» **Given instruction**: Exactly and only the lines from the one containing "Continue the three.js" through the one containing "return node.outputs[2]" are to be repeated, both ends included.

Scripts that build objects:
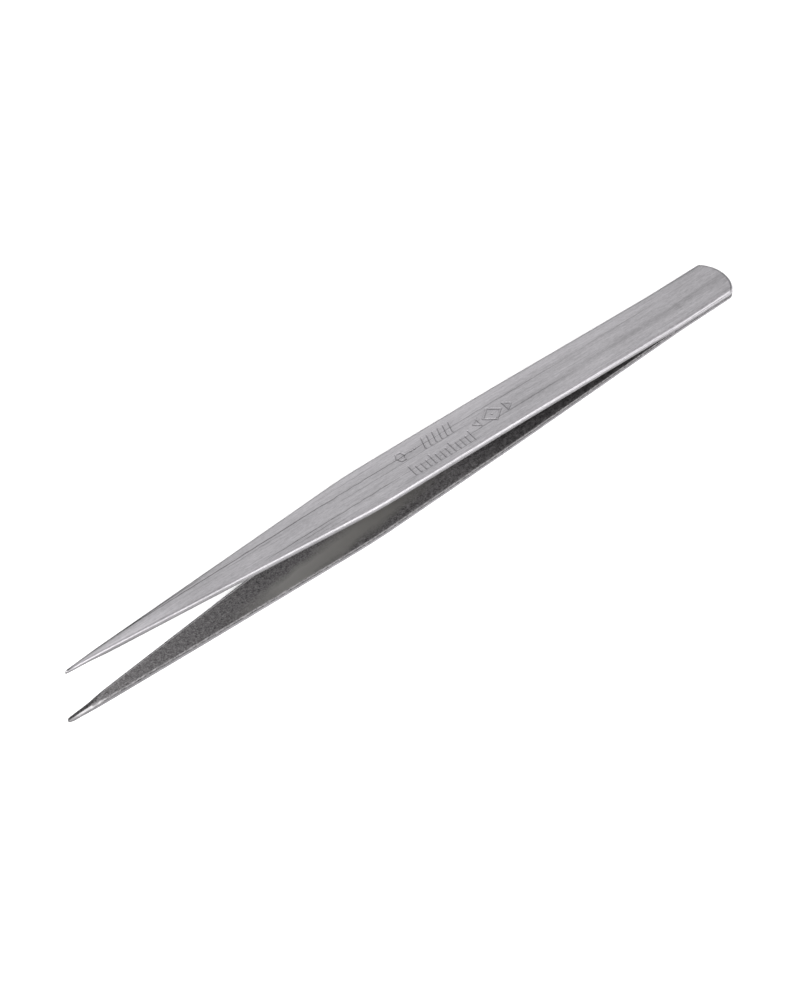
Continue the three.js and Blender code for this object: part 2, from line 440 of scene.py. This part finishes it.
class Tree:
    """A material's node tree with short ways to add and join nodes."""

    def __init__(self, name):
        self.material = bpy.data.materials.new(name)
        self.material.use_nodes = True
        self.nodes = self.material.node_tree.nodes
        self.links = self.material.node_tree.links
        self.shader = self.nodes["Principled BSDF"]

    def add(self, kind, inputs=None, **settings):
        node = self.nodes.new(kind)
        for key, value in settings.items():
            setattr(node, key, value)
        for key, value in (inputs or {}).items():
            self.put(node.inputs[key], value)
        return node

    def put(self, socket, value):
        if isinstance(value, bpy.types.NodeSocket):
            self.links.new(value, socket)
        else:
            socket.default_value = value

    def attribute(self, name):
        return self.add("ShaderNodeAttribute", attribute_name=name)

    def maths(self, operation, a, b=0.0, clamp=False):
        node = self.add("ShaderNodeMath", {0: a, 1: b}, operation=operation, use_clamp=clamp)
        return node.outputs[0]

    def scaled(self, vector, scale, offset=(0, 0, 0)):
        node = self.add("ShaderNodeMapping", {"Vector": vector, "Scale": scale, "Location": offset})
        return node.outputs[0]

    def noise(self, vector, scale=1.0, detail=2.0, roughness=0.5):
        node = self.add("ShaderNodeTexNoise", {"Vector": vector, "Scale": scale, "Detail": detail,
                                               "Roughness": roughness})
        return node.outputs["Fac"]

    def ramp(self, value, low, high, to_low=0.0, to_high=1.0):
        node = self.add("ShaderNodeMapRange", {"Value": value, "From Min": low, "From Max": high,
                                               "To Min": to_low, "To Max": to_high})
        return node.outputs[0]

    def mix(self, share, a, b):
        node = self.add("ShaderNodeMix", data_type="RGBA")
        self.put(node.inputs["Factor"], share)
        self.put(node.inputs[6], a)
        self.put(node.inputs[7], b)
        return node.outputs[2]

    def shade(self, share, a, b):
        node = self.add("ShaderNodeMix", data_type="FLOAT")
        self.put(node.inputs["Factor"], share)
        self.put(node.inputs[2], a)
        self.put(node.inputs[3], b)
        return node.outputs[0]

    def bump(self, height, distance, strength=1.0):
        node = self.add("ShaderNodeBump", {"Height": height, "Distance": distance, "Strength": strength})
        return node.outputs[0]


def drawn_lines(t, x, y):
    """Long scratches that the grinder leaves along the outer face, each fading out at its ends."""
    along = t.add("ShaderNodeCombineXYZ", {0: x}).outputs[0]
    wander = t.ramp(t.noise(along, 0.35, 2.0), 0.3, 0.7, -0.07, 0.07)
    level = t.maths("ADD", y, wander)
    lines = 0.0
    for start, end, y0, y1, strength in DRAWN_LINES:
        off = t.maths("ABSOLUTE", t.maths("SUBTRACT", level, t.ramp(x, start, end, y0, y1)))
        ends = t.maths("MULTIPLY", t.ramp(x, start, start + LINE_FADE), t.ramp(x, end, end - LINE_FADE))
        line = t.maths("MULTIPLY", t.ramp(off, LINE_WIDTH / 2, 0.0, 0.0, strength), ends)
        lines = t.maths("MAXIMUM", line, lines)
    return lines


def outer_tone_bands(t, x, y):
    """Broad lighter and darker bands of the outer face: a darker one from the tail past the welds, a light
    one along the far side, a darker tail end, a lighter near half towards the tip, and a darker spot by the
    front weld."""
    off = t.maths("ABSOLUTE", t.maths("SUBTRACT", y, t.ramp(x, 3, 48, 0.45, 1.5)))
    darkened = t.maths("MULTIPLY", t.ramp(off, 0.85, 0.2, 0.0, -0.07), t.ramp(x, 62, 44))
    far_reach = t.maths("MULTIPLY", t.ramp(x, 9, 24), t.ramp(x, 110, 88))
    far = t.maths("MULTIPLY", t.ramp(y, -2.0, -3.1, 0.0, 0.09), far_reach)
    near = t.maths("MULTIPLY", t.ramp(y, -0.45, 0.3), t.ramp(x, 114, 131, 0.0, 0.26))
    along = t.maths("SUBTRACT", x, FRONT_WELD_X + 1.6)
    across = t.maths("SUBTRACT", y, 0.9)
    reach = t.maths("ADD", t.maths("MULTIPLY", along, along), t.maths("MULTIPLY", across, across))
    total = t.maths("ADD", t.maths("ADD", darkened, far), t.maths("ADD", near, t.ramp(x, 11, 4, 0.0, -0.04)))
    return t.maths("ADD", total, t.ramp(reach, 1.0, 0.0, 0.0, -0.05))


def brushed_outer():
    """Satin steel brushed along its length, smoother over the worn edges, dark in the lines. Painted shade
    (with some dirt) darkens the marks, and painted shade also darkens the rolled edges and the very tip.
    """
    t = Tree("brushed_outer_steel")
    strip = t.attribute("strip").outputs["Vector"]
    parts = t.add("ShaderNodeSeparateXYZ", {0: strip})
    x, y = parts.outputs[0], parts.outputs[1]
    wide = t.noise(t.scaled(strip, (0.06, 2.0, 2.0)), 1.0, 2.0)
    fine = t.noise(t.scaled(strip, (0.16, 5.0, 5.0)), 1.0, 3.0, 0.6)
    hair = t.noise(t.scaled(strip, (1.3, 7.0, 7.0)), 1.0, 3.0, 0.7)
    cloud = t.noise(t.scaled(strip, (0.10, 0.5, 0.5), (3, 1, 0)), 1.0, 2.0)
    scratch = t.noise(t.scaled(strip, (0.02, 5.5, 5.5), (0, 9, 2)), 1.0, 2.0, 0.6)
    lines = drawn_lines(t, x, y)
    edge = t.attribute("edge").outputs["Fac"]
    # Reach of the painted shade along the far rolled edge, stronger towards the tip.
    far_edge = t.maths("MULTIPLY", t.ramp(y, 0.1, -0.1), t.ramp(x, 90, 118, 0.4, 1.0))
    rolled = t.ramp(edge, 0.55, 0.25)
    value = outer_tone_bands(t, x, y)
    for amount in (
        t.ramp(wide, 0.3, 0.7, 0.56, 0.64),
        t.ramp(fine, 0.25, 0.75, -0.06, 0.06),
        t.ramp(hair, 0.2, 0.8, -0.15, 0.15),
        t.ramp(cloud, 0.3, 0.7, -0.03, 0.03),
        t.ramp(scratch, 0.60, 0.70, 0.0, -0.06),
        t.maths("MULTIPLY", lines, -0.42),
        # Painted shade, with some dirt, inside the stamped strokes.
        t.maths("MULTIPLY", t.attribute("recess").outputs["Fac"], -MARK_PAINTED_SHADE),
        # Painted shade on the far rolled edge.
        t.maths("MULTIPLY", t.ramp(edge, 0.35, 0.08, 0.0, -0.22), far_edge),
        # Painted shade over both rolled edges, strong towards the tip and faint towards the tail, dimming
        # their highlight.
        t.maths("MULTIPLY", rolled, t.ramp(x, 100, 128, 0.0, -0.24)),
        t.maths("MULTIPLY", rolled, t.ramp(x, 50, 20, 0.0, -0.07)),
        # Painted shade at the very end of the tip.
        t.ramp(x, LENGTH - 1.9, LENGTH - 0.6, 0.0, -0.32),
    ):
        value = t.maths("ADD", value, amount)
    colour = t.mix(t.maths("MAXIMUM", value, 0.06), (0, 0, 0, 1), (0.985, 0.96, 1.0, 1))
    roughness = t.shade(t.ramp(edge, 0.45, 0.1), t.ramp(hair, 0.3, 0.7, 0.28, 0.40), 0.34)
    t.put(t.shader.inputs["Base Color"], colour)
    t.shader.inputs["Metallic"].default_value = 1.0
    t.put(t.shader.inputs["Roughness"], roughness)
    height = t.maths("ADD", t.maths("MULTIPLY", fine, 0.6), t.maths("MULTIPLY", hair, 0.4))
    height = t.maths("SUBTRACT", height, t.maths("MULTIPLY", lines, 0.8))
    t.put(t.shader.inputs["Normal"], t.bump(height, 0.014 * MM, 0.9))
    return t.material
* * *
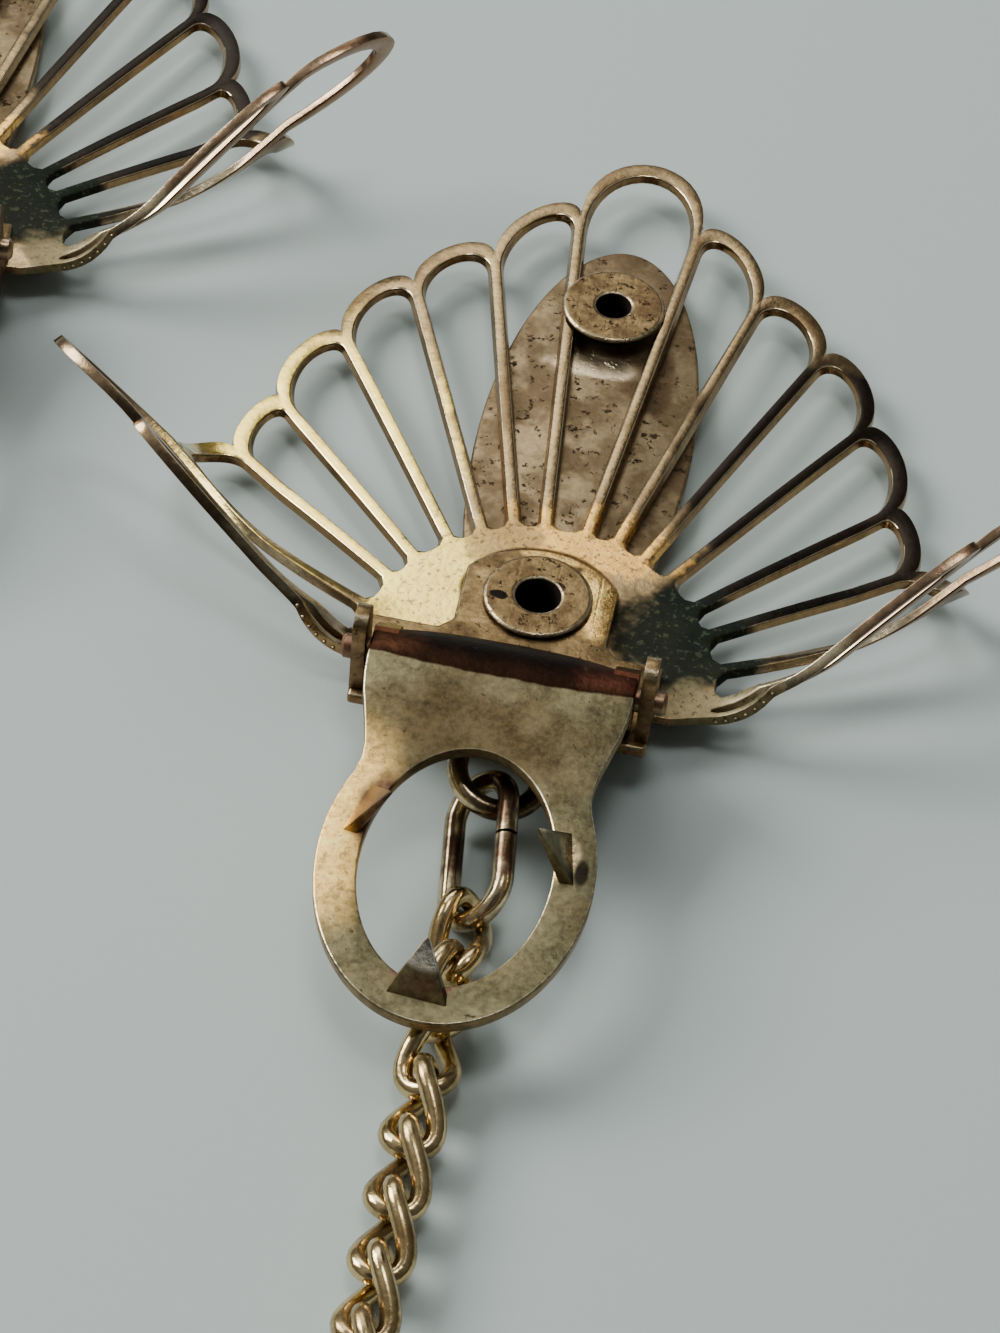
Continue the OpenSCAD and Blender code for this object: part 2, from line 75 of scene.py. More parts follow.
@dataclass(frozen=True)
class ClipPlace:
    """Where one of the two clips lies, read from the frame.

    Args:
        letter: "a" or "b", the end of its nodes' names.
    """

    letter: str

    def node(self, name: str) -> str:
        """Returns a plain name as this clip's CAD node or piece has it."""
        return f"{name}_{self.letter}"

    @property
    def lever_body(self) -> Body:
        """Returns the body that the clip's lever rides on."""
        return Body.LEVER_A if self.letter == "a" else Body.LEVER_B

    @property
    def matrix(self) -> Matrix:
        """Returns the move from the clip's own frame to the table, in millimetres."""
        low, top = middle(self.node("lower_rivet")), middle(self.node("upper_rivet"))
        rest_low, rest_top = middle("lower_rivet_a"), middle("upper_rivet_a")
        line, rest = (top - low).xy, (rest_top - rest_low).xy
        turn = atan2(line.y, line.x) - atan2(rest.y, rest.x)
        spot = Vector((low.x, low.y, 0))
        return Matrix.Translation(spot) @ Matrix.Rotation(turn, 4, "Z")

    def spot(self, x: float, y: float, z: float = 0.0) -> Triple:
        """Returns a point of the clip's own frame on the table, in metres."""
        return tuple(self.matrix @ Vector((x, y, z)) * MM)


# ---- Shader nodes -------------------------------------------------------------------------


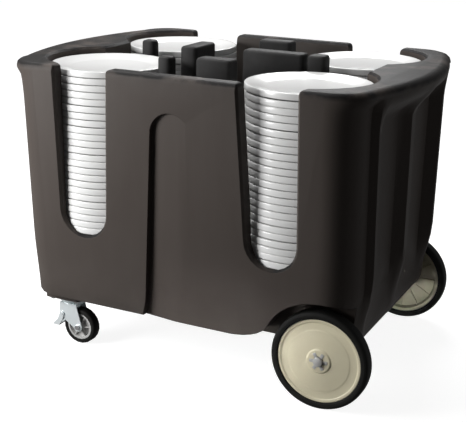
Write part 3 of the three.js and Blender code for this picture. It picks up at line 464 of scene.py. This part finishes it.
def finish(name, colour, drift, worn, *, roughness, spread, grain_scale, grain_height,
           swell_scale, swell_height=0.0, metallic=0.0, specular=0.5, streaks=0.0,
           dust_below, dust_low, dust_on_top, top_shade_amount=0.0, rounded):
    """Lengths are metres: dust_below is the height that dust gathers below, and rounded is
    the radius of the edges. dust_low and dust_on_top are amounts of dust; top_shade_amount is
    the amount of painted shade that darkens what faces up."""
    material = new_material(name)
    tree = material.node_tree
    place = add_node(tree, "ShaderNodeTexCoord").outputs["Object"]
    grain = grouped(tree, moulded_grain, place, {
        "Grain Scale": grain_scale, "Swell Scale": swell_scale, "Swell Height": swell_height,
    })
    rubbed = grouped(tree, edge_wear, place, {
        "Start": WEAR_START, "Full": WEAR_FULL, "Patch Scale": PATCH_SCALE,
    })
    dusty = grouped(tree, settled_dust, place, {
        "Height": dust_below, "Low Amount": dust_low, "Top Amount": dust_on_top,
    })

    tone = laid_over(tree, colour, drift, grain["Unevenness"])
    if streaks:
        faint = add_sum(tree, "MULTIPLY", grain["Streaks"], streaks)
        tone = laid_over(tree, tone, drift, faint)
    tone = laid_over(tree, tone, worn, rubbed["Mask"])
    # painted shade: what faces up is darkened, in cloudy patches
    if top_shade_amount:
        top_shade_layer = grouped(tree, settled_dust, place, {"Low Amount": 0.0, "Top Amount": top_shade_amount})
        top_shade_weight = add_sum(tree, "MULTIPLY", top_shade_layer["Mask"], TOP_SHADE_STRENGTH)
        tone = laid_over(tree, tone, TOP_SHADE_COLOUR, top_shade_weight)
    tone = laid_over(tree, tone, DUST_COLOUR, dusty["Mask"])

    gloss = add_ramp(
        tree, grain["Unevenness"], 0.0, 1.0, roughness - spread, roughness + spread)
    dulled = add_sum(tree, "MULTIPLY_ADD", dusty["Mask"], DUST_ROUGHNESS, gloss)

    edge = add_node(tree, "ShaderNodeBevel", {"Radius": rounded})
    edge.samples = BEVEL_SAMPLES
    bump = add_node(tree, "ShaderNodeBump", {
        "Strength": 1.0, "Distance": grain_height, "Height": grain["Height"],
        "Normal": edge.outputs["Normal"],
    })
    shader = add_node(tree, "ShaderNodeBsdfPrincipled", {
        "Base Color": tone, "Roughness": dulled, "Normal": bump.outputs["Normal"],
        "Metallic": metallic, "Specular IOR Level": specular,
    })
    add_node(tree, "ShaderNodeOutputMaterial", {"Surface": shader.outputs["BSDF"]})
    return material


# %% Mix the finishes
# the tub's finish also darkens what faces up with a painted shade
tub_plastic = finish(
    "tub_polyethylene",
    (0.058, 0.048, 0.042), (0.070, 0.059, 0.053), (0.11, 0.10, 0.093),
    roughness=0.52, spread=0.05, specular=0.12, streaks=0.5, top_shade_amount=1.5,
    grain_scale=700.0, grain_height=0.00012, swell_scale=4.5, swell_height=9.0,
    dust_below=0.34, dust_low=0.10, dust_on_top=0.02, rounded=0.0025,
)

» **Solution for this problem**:
Continue the three.js and Blender code for this object: part 2, from line 440 of scene.py. This part finishes it.
class Tree:
    """A material's node tree with short ways to add and join nodes."""

    def __init__(self, name):
        self.material = bpy.data.materials.new(name)
        self.material.use_nodes = True
        self.nodes = self.material.node_tree.nodes
        self.links = self.material.node_tree.links
        self.shader = self.nodes["Principled BSDF"]

    def add(self, kind, inputs=None, **settings):
        node = self.nodes.new(kind)
        for key, value in settings.items():
            setattr(node, key, value)
        for key, value in (inputs or {}).items():
            self.put(node.inputs[key], value)
        return node

    def put(self, socket, value):
        if isinstance(value, bpy.types.NodeSocket):
            self.links.new(value, socket)
        else:
            socket.default_value = value

    def attribute(self, name):
        return self.add("ShaderNodeAttribute", attribute_name=name)

    def maths(self, operation, a, b=0.0, clamp=False):
        node = self.add("ShaderNodeMath", {0: a, 1: b}, operation=operation, use_clamp=clamp)
        return node.outputs[0]

    def scaled(self, vector, scale, offset=(0, 0, 0)):
        node = self.add("ShaderNodeMapping", {"Vector": vector, "Scale": scale, "Location": offset})
        return node.outputs[0]

    def noise(self, vector, scale=1.0, detail=2.0, roughness=0.5):
        node = self.add("ShaderNodeTexNoise", {"Vector": vector, "Scale": scale, "Detail": detail,
                                               "Roughness": roughness})
        return node.outputs["Fac"]

    def ramp(self, value, low, high, to_low=0.0, to_high=1.0):
        node = self.add("ShaderNodeMapRange", {"Value": value, "From Min": low, "From Max": high,
                                               "To Min": to_low, "To Max": to_high})
        return node.outputs[0]

    def mix(self, share, a, b):
        node = self.add("ShaderNodeMix", data_type="RGBA")
        self.put(node.inputs["Factor"], share)
        self.put(node.inputs[6], a)
        self.put(node.inputs[7], b)
        return node.outputs[2]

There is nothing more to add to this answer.